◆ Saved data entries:
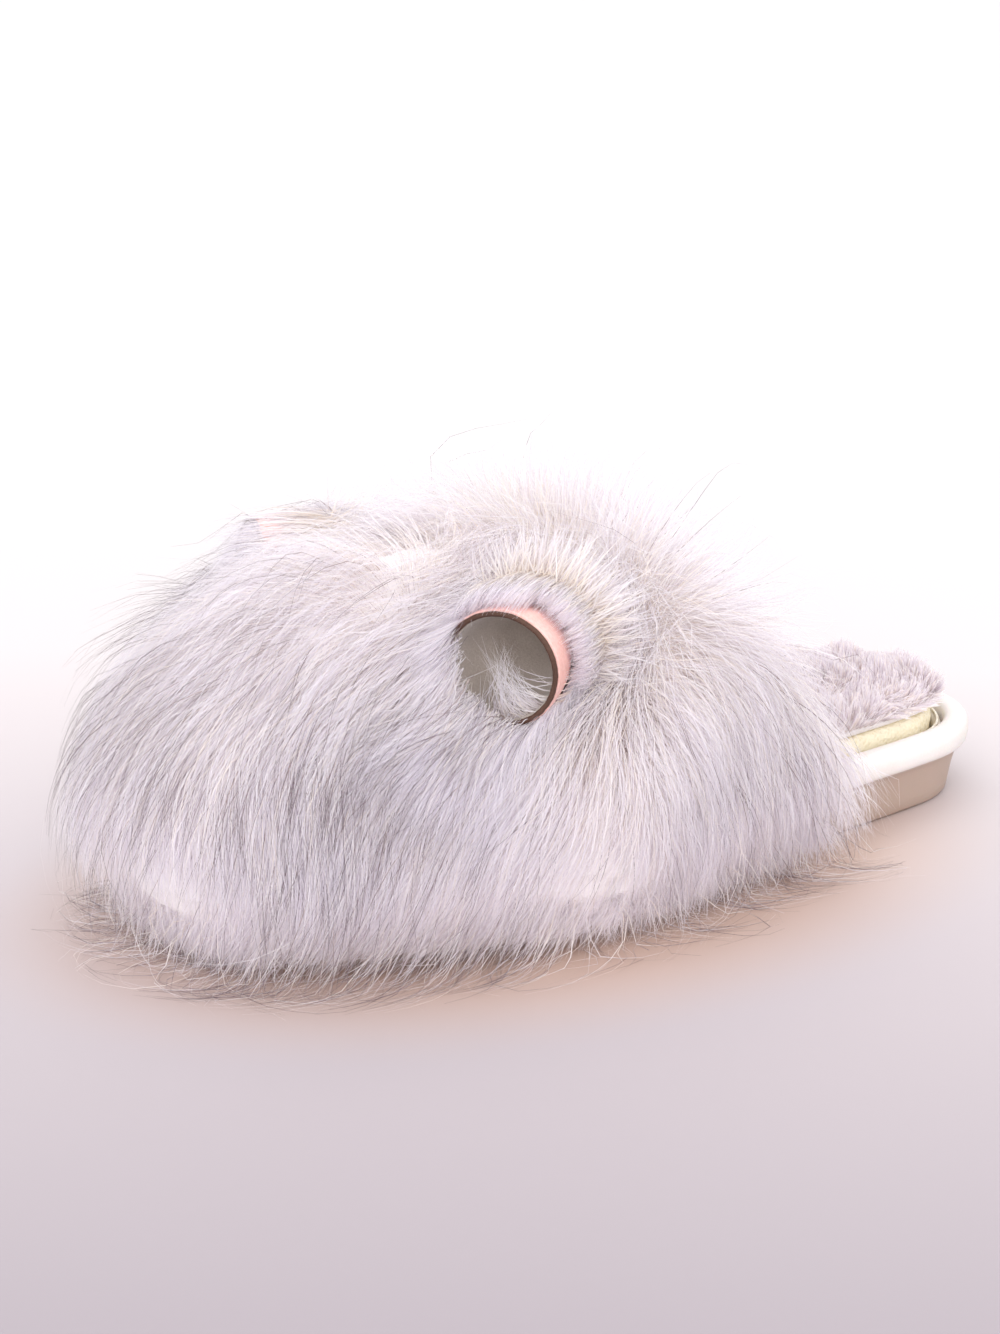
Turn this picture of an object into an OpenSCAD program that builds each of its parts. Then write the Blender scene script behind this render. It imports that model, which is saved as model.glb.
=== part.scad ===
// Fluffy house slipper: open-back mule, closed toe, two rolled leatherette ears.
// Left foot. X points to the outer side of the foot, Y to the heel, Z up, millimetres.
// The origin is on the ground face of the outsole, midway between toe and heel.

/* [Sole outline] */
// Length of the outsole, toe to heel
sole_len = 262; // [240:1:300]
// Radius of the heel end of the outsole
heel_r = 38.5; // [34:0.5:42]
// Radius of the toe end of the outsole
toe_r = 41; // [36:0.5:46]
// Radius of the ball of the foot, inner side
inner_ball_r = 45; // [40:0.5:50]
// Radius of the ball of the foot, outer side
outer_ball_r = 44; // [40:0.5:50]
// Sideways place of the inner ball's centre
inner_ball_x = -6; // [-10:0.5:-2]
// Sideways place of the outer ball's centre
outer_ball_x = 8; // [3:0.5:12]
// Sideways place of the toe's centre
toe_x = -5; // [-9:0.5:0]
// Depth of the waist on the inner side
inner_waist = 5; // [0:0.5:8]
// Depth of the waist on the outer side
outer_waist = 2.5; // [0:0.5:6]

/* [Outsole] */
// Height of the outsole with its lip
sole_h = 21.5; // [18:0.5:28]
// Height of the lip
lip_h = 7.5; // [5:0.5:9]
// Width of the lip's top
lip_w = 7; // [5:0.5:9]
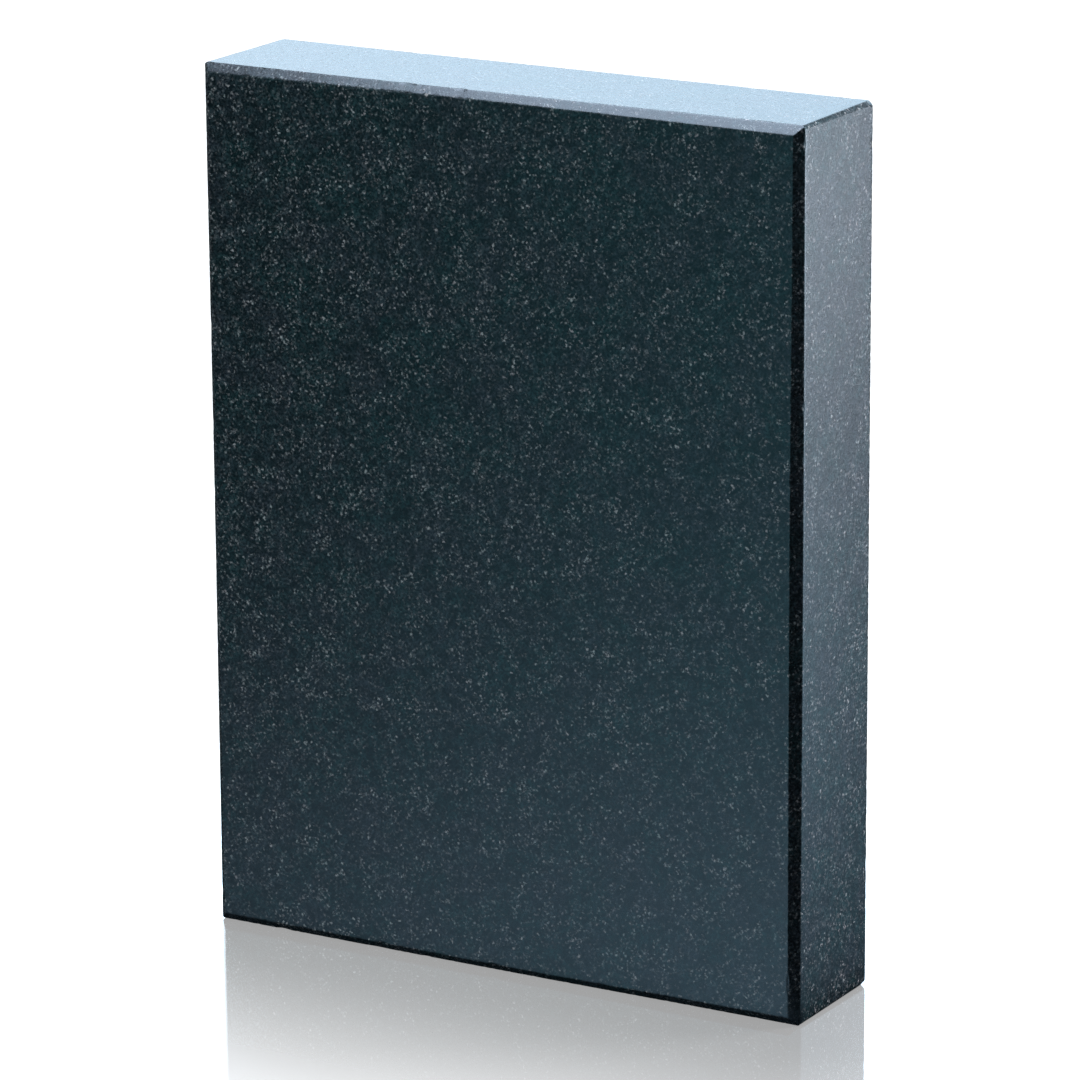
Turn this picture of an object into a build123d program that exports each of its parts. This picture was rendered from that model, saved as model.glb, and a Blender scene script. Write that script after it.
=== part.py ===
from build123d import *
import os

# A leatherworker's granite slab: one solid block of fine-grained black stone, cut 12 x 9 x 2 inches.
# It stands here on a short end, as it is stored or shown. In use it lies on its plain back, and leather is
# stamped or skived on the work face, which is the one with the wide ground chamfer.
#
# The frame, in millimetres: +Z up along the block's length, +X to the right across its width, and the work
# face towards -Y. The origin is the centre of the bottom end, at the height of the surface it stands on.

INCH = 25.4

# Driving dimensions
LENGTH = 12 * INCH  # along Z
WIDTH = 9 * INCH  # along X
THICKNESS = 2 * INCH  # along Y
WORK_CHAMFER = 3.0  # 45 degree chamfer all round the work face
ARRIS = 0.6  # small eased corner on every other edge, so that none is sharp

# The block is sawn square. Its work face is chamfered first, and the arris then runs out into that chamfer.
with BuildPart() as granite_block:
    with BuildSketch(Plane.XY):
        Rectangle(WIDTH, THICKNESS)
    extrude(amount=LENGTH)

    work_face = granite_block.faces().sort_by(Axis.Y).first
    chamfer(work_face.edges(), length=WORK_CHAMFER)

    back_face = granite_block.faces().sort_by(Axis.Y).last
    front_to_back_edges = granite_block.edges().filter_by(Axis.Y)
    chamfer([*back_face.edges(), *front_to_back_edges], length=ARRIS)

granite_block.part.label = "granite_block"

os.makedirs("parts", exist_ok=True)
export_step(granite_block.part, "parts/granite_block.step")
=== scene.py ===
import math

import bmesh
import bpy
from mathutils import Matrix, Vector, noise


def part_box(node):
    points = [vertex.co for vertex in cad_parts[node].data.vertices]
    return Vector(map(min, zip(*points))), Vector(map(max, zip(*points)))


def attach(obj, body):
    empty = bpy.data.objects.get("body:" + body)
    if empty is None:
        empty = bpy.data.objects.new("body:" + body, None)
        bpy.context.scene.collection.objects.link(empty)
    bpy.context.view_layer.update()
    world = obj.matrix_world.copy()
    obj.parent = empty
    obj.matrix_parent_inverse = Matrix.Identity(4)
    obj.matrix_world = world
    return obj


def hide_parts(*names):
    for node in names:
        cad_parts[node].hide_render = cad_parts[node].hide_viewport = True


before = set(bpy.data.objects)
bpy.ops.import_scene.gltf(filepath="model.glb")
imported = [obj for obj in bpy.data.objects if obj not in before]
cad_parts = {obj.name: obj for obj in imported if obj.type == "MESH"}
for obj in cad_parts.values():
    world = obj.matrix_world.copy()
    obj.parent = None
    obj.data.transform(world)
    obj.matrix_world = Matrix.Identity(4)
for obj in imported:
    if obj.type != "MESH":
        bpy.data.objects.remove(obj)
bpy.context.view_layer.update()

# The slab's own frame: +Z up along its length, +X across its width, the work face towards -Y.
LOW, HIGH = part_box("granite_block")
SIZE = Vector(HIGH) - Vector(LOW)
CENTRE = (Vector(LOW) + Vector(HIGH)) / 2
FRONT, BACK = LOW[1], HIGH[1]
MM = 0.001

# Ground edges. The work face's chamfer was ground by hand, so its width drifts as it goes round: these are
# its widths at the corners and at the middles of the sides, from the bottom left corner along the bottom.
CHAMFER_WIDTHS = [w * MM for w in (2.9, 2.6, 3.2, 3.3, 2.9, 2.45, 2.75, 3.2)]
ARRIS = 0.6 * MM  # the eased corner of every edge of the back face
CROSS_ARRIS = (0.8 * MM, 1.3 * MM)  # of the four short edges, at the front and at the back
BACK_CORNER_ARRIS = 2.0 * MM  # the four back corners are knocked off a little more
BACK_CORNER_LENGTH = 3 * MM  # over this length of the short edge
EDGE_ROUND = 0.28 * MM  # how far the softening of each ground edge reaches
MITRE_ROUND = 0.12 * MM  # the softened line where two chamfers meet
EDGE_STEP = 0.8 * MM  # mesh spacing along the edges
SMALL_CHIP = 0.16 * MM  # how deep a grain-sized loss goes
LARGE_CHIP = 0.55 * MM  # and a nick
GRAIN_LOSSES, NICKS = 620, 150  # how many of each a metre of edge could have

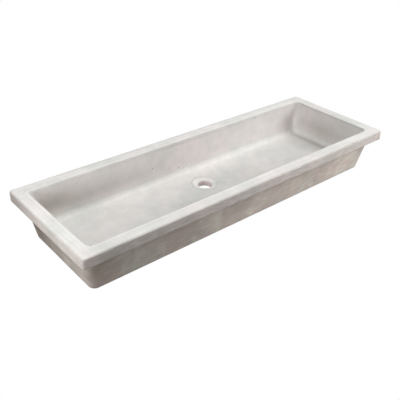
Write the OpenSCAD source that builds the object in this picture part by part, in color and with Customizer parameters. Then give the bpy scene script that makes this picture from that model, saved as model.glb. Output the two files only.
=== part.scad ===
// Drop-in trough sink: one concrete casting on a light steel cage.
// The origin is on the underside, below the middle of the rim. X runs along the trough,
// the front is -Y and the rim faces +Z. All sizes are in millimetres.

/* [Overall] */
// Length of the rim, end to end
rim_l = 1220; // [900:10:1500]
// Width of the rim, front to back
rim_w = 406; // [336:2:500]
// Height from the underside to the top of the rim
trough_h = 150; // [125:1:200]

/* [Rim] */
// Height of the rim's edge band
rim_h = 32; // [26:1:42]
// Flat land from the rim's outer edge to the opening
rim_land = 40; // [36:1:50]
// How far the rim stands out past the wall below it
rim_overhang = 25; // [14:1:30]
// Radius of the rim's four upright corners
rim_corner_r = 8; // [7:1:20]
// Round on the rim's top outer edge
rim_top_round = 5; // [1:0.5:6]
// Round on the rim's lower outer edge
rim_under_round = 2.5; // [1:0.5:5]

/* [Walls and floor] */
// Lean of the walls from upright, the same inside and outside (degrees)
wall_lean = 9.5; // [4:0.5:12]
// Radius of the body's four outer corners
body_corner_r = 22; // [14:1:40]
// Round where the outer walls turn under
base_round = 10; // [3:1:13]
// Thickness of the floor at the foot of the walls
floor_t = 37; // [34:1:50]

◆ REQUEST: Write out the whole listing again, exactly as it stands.

◆ CORRECT ANSWER:
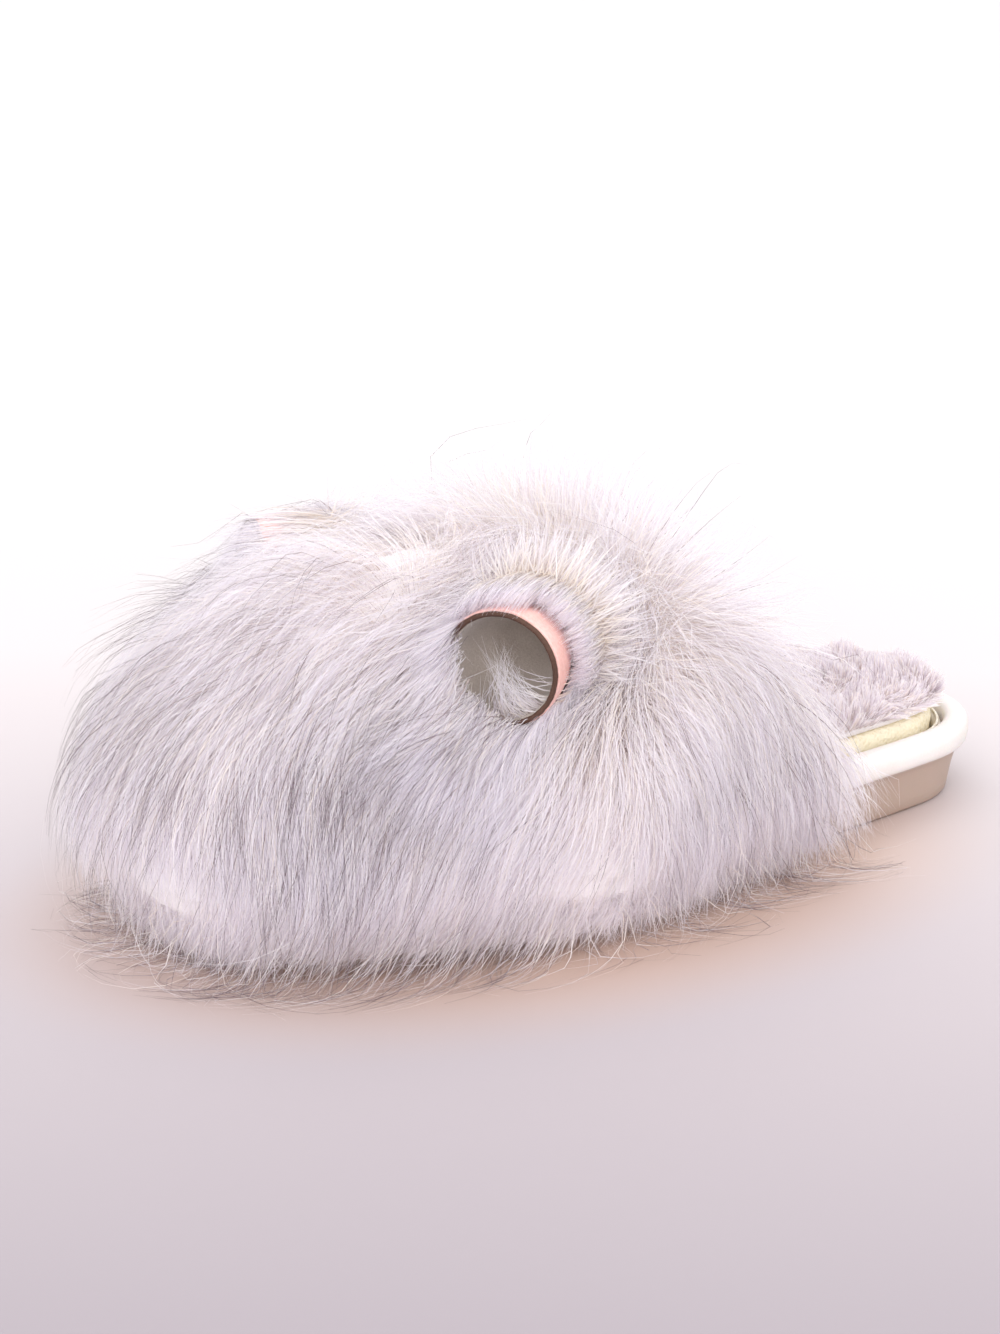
Turn this picture of an object into an OpenSCAD program that builds each of its parts. Then write the Blender scene script behind this render. It imports that model, which is saved as model.glb.
=== part.scad ===
// Fluffy house slipper: open-back mule, closed toe, two rolled leatherette ears.
// Left foot. X points to the outer side of the foot, Y to the heel, Z up, millimetres.
// The origin is on the ground face of the outsole, midway between toe and heel.

/* [Sole outline] */
// Length of the outsole, toe to heel
sole_len = 262; // [240:1:300]
// Radius of the heel end of the outsole
heel_r = 38.5; // [34:0.5:42]
// Radius of the toe end of the outsole
toe_r = 41; // [36:0.5:46]
// Radius of the ball of the foot, inner side
inner_ball_r = 45; // [40:0.5:50]
// Radius of the ball of the foot, outer side
outer_ball_r = 44; // [40:0.5:50]
// Sideways place of the inner ball's centre
inner_ball_x = -6; // [-10:0.5:-2]
// Sideways place of the outer ball's centre
outer_ball_x = 8; // [3:0.5:12]
// Sideways place of the toe's centre
toe_x = -5; // [-9:0.5:0]
// Depth of the waist on the inner side
inner_waist = 5; // [0:0.5:8]
// Depth of the waist on the outer side
outer_waist = 2.5; // [0:0.5:6]

/* [Outsole] */
// Height of the outsole with its lip
sole_h = 21.5; // [18:0.5:28]
// Height of the lip
lip_h = 7.5; // [5:0.5:9]
// Width of the lip's top
lip_w = 7; // [5:0.5:9]
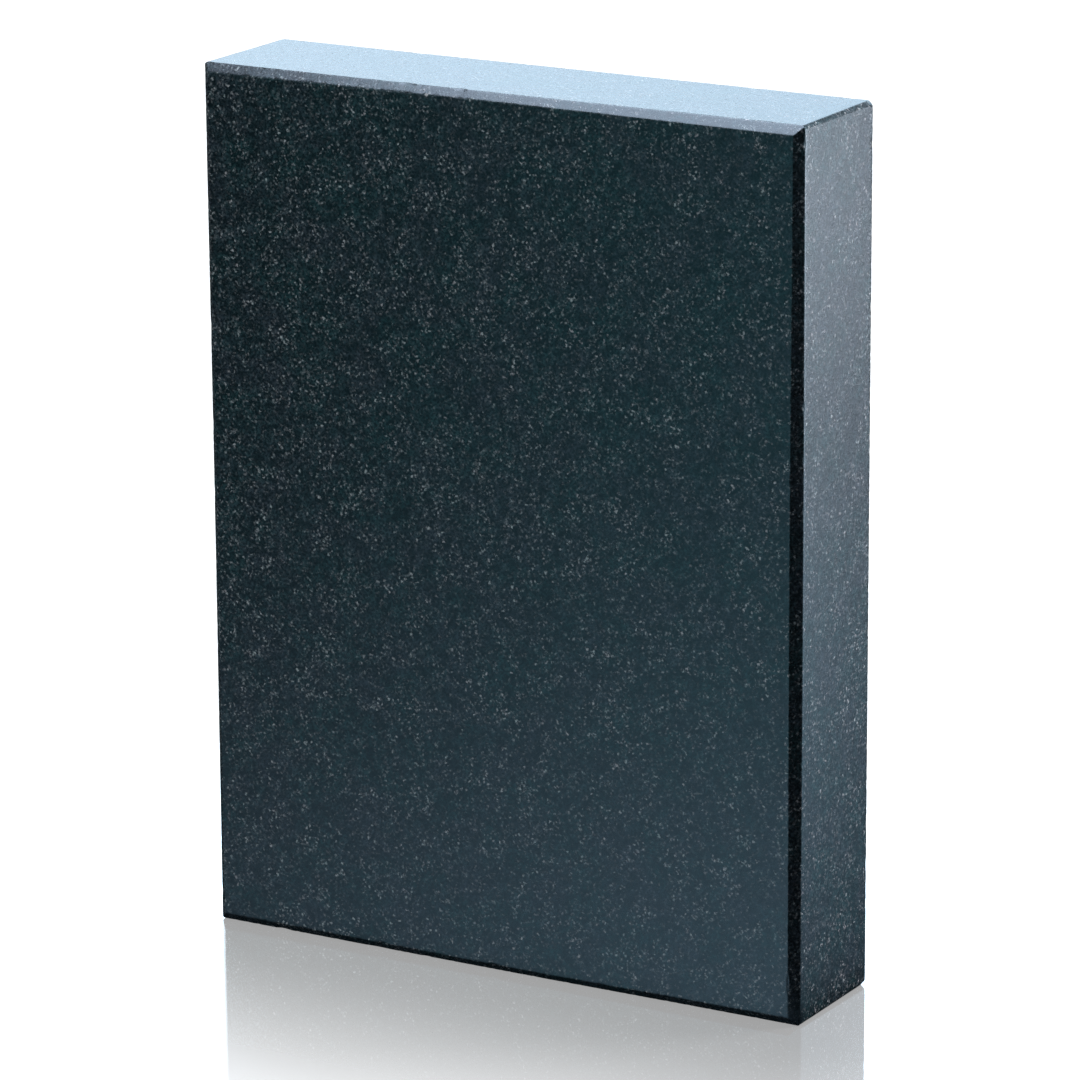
Turn this picture of an object into a build123d program that exports each of its parts. This picture was rendered from that model, saved as model.glb, and a Blender scene script. Write that script after it.
=== part.py ===
from build123d import *
import os

# A leatherworker's granite slab: one solid block of fine-grained black stone, cut 12 x 9 x 2 inches.
# It stands here on a short end, as it is stored or shown. In use it lies on its plain back, and leather is
# stamped or skived on the work face, which is the one with the wide ground chamfer.
#
# The frame, in millimetres: +Z up along the block's length, +X to the right across its width, and the work
# face towards -Y. The origin is the centre of the bottom end, at the height of the surface it stands on.

INCH = 25.4

# Driving dimensions
LENGTH = 12 * INCH  # along Z
WIDTH = 9 * INCH  # along X
THICKNESS = 2 * INCH  # along Y
WORK_CHAMFER = 3.0  # 45 degree chamfer all round the work face
ARRIS = 0.6  # small eased corner on every other edge, so that none is sharp

# The block is sawn square. Its work face is chamfered first, and the arris then runs out into that chamfer.
with BuildPart() as granite_block:
    with BuildSketch(Plane.XY):
        Rectangle(WIDTH, THICKNESS)
    extrude(amount=LENGTH)

    work_face = granite_block.faces().sort_by(Axis.Y).first
    chamfer(work_face.edges(), length=WORK_CHAMFER)

    back_face = granite_block.faces().sort_by(Axis.Y).last
    front_to_back_edges = granite_block.edges().filter_by(Axis.Y)
    chamfer([*back_face.edges(), *front_to_back_edges], length=ARRIS)

granite_block.part.label = "granite_block"

os.makedirs("parts", exist_ok=True)
export_step(granite_block.part, "parts/granite_block.step")
=== scene.py ===
import math

import bmesh
import bpy
from mathutils import Matrix, Vector, noise


def part_box(node):
    points = [vertex.co for vertex in cad_parts[node].data.vertices]
    return Vector(map(min, zip(*points))), Vector(map(max, zip(*points)))


def attach(obj, body):
    empty = bpy.data.objects.get("body:" + body)
    if empty is None:
        empty = bpy.data.objects.new("body:" + body, None)
        bpy.context.scene.collection.objects.link(empty)
    bpy.context.view_layer.update()
    world = obj.matrix_world.copy()
    obj.parent = empty
    obj.matrix_parent_inverse = Matrix.Identity(4)
    obj.matrix_world = world
    return obj


def hide_parts(*names):
    for node in names:
        cad_parts[node].hide_render = cad_parts[node].hide_viewport = True


before = set(bpy.data.objects)
bpy.ops.import_scene.gltf(filepath="model.glb")
imported = [obj for obj in bpy.data.objects if obj not in before]
cad_parts = {obj.name: obj for obj in imported if obj.type == "MESH"}
for obj in cad_parts.values():
    world = obj.matrix_world.copy()
    obj.parent = None
    obj.data.transform(world)
    obj.matrix_world = Matrix.Identity(4)
for obj in imported:
    if obj.type != "MESH":
        bpy.data.objects.remove(obj)
bpy.context.view_layer.update()

# The slab's own frame: +Z up along its length, +X across its width, the work face towards -Y.
LOW, HIGH = part_box("granite_block")
SIZE = Vector(HIGH) - Vector(LOW)
CENTRE = (Vector(LOW) + Vector(HIGH)) / 2
FRONT, BACK = LOW[1], HIGH[1]
MM = 0.001

# Ground edges. The work face's chamfer was ground by hand, so its width drifts as it goes round: these are
# its widths at the corners and at the middles of the sides, from the bottom left corner along the bottom.
CHAMFER_WIDTHS = [w * MM for w in (2.9, 2.6, 3.2, 3.3, 2.9, 2.45, 2.75, 3.2)]
ARRIS = 0.6 * MM  # the eased corner of every edge of the back face
CROSS_ARRIS = (0.8 * MM, 1.3 * MM)  # of the four short edges, at the front and at the back
BACK_CORNER_ARRIS = 2.0 * MM  # the four back corners are knocked off a little more
BACK_CORNER_LENGTH = 3 * MM  # over this length of the short edge
EDGE_ROUND = 0.28 * MM  # how far the softening of each ground edge reaches
MITRE_ROUND = 0.12 * MM  # the softened line where two chamfers meet
EDGE_STEP = 0.8 * MM  # mesh spacing along the edges
SMALL_CHIP = 0.16 * MM  # how deep a grain-sized loss goes
LARGE_CHIP = 0.55 * MM  # and a nick
GRAIN_LOSSES, NICKS = 620, 150  # how many of each a metre of edge could have

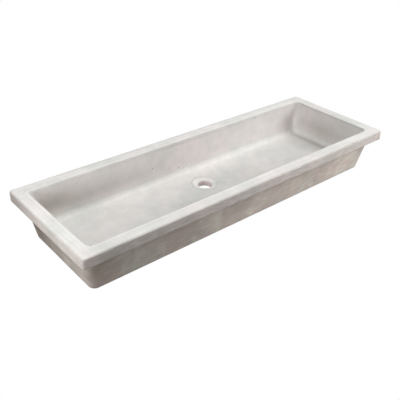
Write the OpenSCAD source that builds the object in this picture part by part, in color and with Customizer parameters. Then give the bpy scene script that makes this picture from that model, saved as model.glb. Output the two files only.
=== part.scad ===
// Drop-in trough sink: one concrete casting on a light steel cage.
// The origin is on the underside, below the middle of the rim. X runs along the trough,
// the front is -Y and the rim faces +Z. All sizes are in millimetres.

/* [Overall] */
// Length of the rim, end to end
rim_l = 1220; // [900:10:1500]
// Width of the rim, front to back
rim_w = 406; // [336:2:500]
// Height from the underside to the top of the rim
trough_h = 150; // [125:1:200]

/* [Rim] */
// Height of the rim's edge band
rim_h = 32; // [26:1:42]
// Flat land from the rim's outer edge to the opening
rim_land = 40; // [36:1:50]
// How far the rim stands out past the wall below it
rim_overhang = 25; // [14:1:30]
// Radius of the rim's four upright corners
rim_corner_r = 8; // [7:1:20]
// Round on the rim's top outer edge
rim_top_round = 5; // [1:0.5:6]
// Round on the rim's lower outer edge
rim_under_round = 2.5; // [1:0.5:5]

/* [Walls and floor] */
// Lean of the walls from upright, the same inside and outside (degrees)
wall_lean = 9.5; // [4:0.5:12]
// Radius of the body's four outer corners
body_corner_r = 22; // [14:1:40]
// Round where the outer walls turn under
base_round = 10; // [3:1:13]
// Thickness of the floor at the foot of the walls
floor_t = 37; // [34:1:50]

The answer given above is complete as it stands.